Run the learning cycle according to the AI implementation environment

The proof-of-concept test was carried out in an on-premises environment (AI implemented not in an internet cloud but in a user facility), but Toshiba naturally envisages the use of AI in a cloud environment. Both have their pros and cons. While cloud environments boast high processing capabilities, downsides such as delays in telecommunications can be anticipated. Some people have also raised concerns about the security risk of processing data including personal information. In on-premise environments, on the other hand, data is processed on site which enables a high-level of real-time capabilities and robust protection of personal information, but costs are an issue when it comes to advanced data processing. So, how about the MLOps platform that promotes the AI learning cycle?

 

“I’m thinking that the AI implementation environment will be chosen on a case-by-case basis, whether it be on-premises or cloud—in other words, on-site or via the internet. In this regard, MLOps itself does not regulate AI algorithms but just manages the procedure for learning, so its functionality does not rely on infrastructure.

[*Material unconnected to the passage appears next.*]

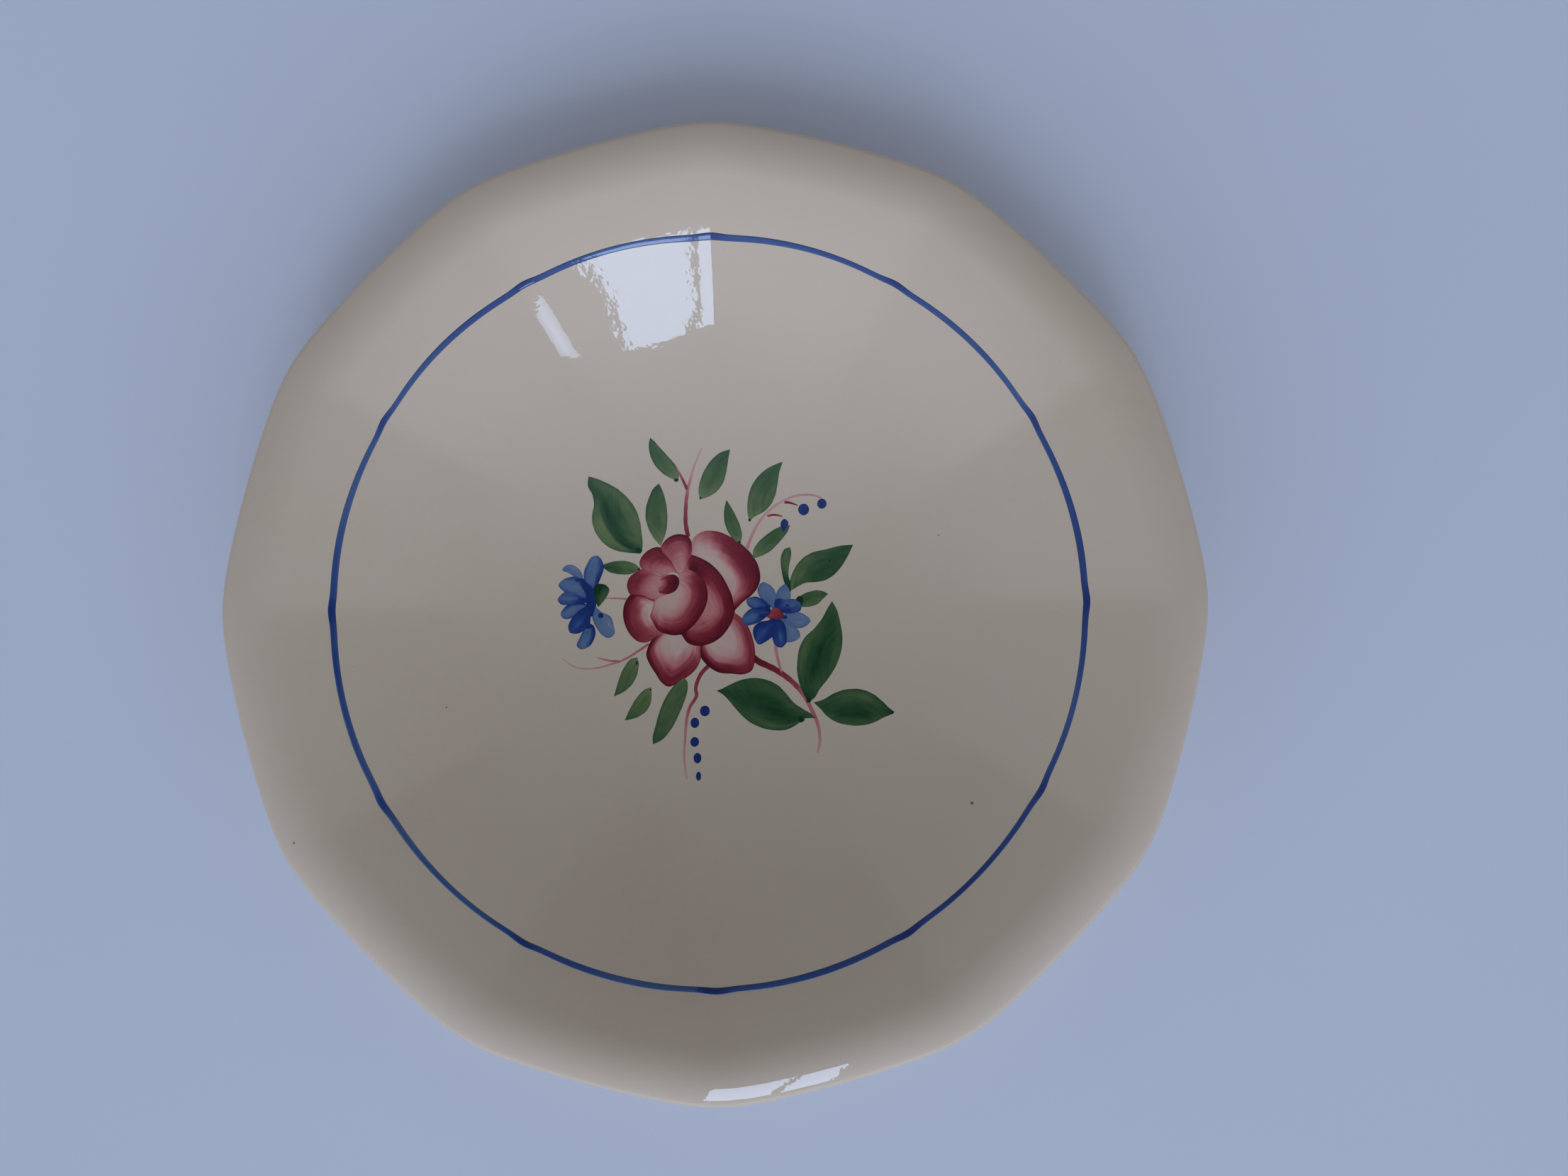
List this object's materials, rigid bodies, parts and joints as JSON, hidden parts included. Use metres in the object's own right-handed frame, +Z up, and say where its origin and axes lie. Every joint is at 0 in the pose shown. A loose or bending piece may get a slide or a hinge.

What’s more, it is structured so as not to rely on a particular cloud, and it can manage one AI in an on-premises environment or on the cloud,” says Yamada.

 

Anticipations are high for AI to be a means of changing the way business and society works. That’s why Toshiba is trying to break new ground in AI across the organization. For example, discussions have started on making guidelines to standardize AI quality. The MLOps has also seen between technicians and departments deepen collaboration and work hard together in other fields such as IoT and sensors where the method of obtaining data is key.

 

MLOps is a platform that brings new solutions to optimizing the AI learning cycle. It integrates the expertise of Toshiba, which has evolved in tandem with society over the course of its approximately 150 years of history. There is no doubt that a “future of AI” awaits us—one where we develop AI that is needed by society whilst fulfilling our social responsibility, including ensuring its continued quality.